The second lines of each stanza rhyme and the first and third lines of the first stanza are alternated as refrains.
The sestina has six six-line stanzas and an envoy: in the stanzas the final words of each line remain the same throughout, though the order is changed. In the three-line envoy the six words must appear again and in an established order. The sestina is a trifle too long to quote, but one of the best and sanest examples is to be found in Kipling's Seven Seas--"The Sestina of the Tramp Royal." Swinburne's sestinas though "poetic" are very cloudy in meaning.
The pantoum, another involved arrangement, is made up of four-line stanzas in which the second and fourth lines of the first verse are used as the first and third lines of the second verse, and so on _ad infinitum_ until the weary author ends by repeating the first and third lines of the whole production as the second from the last and the last of the concluding stanza.

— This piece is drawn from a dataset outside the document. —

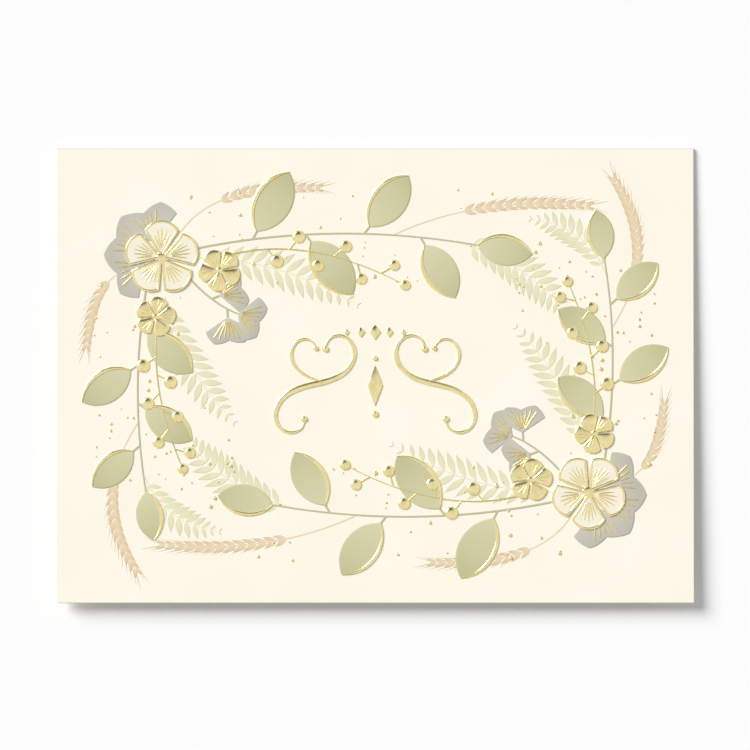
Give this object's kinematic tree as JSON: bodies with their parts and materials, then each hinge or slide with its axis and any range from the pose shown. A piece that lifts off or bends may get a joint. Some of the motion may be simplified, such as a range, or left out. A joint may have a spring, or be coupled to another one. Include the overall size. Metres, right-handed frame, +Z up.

There is great good for the beginner in writing these French forms even if he takes up the work only as an exercise. Their construction is so certain and fixed that an error is glaring. Though it may be brow-wrinkling to build a ballade, it is a simple matter to see its faults.
There is also value in these forms for the advanced student. They embody suggestions for new stanza forms and fresh verse in general. The use of the ballade variant may be found in Kipling. When varied the triolet may give exactly the right ring for some idea which refuses to fit itself into the conventional molds. When one has served his apprenticeship he may arrange and rearrange as he sees fit, bending the stanza to his purpose. Of the forms he is not the slave but the master.